In "Novo Millennio Ineunte," the Holy Father has a message that is highly relevant to the topic of this conference on "Witnessing to Christ in the University."

"For Christian witness to be effective," he writes, "it is important that special efforts be made to explain properly the reasons for the Church's position, stressing that it is not a case of imposing on non-believers a vision based on faith, but of interpreting and defending the values rooted in the very nature of the human person" (51).

Three implications of those wise words need to be spelled out:

First, those of us who live in pluralistic societies have to be able to give our reasons in terms that are intelligible to all men and women of good will, just as St. Paul had to be "a Jew to the Jews, and a Greek to the [pagan] Greeks." Fortunately, we have great models of how to do that in Catholic social teaching, and in the writings of John Paul II.

Second, we who labor in the intellectual apostolate need to keep our intellectual tradition abreast of the best human and natural science of our times, just as St. Thomas Aquinas did in his day.
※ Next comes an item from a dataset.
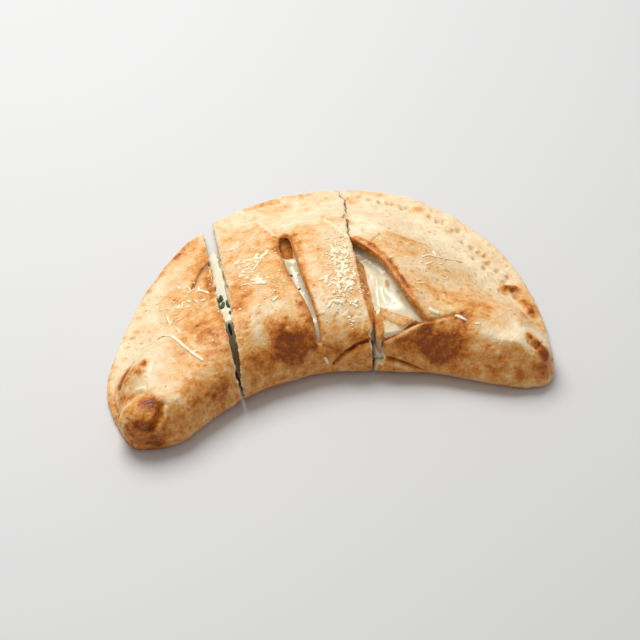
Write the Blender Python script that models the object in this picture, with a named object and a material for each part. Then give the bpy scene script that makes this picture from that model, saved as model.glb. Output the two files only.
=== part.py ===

And third, because we live in a time when our Church is under relentless attack, we need to be equipped to defend her. That does not mean we have to react to every insult no matter how slight. But we do need to learn to have and to show a decent amount of pride in who we are.

There is nothing wrong with taking pride in our Church's intellectual tradition -- a tradition that predates and outshines the impoverished secularism that is stifling thought in many leading universities. There is nothing wrong with taking pride in our Church's record as the world's foremost institutional voice opposing aggressive population control, abortion, euthanasia, and draconian measures against migrants and the poor.

At a time, and in a culture, where Christianity is under assault from many directions, Catholics do a great disservice when they do not contest the myth that the history of Christianity in general and Catholicism in particular is a history of patriarchy, worldliness, persecution, or exclusion of people or ideas.